Just Wrong
1) Couldn't God conceivably just cancel the Earth and everything on it, like some bad TV show that people have quit watching? Don't you think He's got some other planet somewhere he's been messing with and finds more interesting? What if Earth is the MySpace of God's world and somewhere He's got a planet Facebook? And more recently, a planet Google+ which He doesn't fully understand yet, but has been messing around with just to see if it's any good?
What if God prefers Google Earth?
2) If I had known how dull and pointless my life was going to be, I probably would have gotten into a lot more trouble when I was younger.
Trouble
3) I'm struggling to give a flying fart about football this season. Men in pink don't exactly inspire me. And when players knee other players in the testicles and aren't even ejected from the game, let alone kicked out of the league entirely, I just lose all respect for the sport. Hell, I might as well be watching soccer with all the unmanly gayness.
Unmanly gayness
4) I have clearly been away from heavy weightlifting for too long. Oh, I know I've been sick, but even so, I went out into the garage to see how many chin-ups I could still do and I almost did one. Yeah, WTF?
Chin up Fail
5) Five seconds ago, Michelle Bachmann was the candidate to beat and all set to unseat Mitt Romney as the GOP presidential candidate. I turn my head for a moment and suddenly it's this guy, Cain, the pizza CEO. What happened?
What happened??
6) I was just over visiting an Aussie blog when I noticed she had done one of those "100 Things About Me" posts. I did one several years ago and began thinking about doing another one. I thought for about 30 seconds and realized there aren't 100 things about me worth talking about, let alone writing down and asking others to slog through. So, of course, I started trying to write it anyway, got way off course, and ended up writing this instead.

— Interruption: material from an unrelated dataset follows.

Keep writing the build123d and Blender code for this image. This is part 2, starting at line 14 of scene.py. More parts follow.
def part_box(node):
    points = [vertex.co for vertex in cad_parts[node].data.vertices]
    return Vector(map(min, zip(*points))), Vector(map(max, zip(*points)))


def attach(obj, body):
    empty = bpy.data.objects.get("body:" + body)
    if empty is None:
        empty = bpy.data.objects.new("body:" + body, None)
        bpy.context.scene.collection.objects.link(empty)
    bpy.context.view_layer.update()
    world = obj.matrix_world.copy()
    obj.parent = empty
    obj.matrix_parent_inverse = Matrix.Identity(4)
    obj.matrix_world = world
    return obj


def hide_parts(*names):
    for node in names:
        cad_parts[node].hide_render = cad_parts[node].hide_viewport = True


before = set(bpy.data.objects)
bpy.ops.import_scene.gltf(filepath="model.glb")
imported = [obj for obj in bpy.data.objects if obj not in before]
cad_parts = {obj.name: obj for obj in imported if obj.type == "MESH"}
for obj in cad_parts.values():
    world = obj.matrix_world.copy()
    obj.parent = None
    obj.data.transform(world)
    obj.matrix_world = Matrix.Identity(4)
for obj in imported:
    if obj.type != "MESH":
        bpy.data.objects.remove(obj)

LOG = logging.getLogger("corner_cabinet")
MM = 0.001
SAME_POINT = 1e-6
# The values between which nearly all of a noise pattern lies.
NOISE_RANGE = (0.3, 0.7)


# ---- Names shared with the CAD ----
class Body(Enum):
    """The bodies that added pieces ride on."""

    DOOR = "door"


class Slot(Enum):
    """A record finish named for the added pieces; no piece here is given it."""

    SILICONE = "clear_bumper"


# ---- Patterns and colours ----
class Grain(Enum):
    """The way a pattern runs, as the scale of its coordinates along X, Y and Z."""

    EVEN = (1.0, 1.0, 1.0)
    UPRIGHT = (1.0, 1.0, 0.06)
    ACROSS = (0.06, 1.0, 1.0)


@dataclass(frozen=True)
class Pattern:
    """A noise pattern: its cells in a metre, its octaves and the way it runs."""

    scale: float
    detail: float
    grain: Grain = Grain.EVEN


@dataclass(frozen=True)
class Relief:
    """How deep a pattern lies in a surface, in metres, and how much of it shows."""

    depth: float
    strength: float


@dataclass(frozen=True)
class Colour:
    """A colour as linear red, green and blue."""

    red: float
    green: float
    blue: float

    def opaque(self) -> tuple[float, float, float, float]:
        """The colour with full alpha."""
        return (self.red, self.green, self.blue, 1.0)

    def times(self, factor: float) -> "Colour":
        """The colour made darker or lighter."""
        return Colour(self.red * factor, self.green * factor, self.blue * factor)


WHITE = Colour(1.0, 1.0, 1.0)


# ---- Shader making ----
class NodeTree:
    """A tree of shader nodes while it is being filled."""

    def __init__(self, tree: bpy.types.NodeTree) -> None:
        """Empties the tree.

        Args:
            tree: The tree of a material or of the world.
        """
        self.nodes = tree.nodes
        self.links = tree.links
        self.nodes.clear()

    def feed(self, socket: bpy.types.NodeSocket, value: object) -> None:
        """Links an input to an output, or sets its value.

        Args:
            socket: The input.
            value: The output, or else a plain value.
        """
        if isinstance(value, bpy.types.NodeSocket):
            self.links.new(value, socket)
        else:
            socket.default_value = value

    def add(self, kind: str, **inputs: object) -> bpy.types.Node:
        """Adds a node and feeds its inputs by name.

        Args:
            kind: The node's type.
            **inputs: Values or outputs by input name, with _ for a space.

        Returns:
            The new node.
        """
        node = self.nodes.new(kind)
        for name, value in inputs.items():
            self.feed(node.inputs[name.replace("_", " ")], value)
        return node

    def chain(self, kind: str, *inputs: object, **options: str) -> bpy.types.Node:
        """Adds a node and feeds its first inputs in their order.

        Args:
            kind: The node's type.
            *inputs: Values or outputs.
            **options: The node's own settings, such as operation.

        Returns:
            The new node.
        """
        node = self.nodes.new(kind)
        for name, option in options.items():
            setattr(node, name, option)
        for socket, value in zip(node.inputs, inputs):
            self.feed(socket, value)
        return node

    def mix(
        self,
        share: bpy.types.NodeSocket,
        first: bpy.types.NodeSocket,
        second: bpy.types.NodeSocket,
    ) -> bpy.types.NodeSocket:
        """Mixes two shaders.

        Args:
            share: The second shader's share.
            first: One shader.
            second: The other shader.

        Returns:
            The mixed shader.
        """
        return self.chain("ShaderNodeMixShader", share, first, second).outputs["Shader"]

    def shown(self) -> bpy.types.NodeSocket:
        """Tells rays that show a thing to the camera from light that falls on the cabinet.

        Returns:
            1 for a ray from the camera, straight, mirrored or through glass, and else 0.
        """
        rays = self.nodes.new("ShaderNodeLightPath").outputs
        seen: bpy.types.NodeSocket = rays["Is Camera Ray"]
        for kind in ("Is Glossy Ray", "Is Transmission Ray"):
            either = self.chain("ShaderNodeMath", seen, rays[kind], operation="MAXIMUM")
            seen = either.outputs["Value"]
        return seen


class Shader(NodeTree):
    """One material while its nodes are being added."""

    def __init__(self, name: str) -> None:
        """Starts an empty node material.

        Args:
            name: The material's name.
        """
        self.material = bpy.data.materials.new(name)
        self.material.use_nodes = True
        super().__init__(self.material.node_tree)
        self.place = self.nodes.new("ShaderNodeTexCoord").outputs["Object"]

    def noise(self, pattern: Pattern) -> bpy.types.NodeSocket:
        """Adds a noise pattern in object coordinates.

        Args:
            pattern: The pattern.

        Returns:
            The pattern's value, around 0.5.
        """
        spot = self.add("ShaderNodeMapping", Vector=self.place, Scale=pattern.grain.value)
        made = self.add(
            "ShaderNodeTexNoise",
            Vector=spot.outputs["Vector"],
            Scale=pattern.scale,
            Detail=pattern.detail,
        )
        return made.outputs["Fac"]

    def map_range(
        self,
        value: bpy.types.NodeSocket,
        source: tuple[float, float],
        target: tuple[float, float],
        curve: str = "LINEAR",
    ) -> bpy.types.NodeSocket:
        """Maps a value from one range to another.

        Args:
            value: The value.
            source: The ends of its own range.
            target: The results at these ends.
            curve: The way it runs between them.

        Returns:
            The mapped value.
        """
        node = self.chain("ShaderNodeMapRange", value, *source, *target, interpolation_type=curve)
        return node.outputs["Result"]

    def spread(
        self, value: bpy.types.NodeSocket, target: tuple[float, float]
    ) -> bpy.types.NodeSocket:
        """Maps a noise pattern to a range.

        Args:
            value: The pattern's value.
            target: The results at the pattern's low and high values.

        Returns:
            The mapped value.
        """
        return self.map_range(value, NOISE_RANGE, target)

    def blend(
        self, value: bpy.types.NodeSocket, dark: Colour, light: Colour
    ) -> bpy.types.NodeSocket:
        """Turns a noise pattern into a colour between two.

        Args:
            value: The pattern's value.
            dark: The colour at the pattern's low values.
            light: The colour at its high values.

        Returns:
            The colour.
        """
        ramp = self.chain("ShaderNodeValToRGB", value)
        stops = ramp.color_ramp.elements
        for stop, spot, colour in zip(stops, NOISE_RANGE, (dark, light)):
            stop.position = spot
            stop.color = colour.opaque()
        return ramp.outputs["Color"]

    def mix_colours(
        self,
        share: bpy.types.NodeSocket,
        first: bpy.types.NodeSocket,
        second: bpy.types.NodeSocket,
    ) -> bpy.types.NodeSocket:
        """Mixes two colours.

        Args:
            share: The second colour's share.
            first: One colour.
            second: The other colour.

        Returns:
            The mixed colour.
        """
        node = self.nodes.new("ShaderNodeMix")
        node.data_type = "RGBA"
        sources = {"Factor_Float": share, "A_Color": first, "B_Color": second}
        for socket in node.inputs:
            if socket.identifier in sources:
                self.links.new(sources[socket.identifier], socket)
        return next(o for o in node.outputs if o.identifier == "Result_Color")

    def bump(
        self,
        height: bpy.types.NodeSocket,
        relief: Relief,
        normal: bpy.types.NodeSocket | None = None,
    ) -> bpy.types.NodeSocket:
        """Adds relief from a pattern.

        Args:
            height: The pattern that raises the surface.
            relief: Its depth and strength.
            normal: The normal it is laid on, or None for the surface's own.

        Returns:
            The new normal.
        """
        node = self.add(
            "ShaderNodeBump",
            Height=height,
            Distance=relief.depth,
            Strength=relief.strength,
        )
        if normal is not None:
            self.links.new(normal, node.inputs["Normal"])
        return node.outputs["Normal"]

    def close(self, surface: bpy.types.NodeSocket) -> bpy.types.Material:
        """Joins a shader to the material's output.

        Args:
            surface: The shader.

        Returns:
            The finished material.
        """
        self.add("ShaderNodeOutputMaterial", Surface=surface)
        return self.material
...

7) I was flipping channels earlier when I saw Jay Leno doing jokes about Obama having no hope of getting reelected and Mitt Romney already measuring the White House for new drapes. I was surprised. I thought all of LA was so politically correct that the very thought of Obama not being reelected was taboo to even mention. And then he did some fairly pro Chick-Fil-A bits. The gay power crowd absolutely hates Chick-Fil-A. Once again, I thought no one in LA would dare cross the PC Priestesses like that. What's happened to Jay Leno? Has he started to think twice about the Hollywood mindset or is he just wealthy enough now that he doesn't give a damn?
Leno got money
8) Speaking of President Obama, a lot of Americans are noticing that since the passage of Obamacare into law, without anyone reading it first, suddenly all these government agencies are trying to tell us that we don't need any testing for cancers and vitamins are bad and basically everything that modern societies do to maintain their health should not be done anymore. We should all let our health go and die as soon as possible. Because apparently Obamacare is so damned expensive that unless we implement a "Logan's Run" policy of killing everyone after age 30, we are going to go totally bankrupt in a New York minute. I can't tell you how inspiring it is to have our own government using our tax dollars to encourage us to kill ourselves. I always knew the Hard Left was very pro-death and pro-destruction, but this is ridiculous.
Obamacare
9) All of a sudden, it seems as if everyone is pregnant. All around me, women I know are pregnant. And when I turn on the TV, all the women on TV are pregnant, too. Emily Deschanel, of the show "Bones", is pregnant this season. Christina Applegate had a baby unexpectedly last year, made a TV series about it, and now has a hit show about trying to work and take care of her new baby at the same time. Jennifer Aniston, the woman who promised to have kids with Brad Pitt, then reneged, and ended up divorced because of it, is now said to be pregnant. Someone put nude photos of a very pregnant Jessica Alba out on the internet just last month. And I look pregnant after missing 3 weeks of gym time. What's up with that?
Alba
10) The guy who hacked Scarlett Johansson's cell phone and released 2 nude photos of her has finally been caught. He says he's relieved because he couldn't stop himself once he started. The FBI says he's a criminal and may be sentenced to as much as 121 years once all the criminal counts against him are put together. That's 121 years longer than Mary Winkler served for murdering her husband in cold blood, by the way. The FBI said he's bad. Everyone else says he's a hero. We've wanted to see Scarlett's boobies for a long, long time.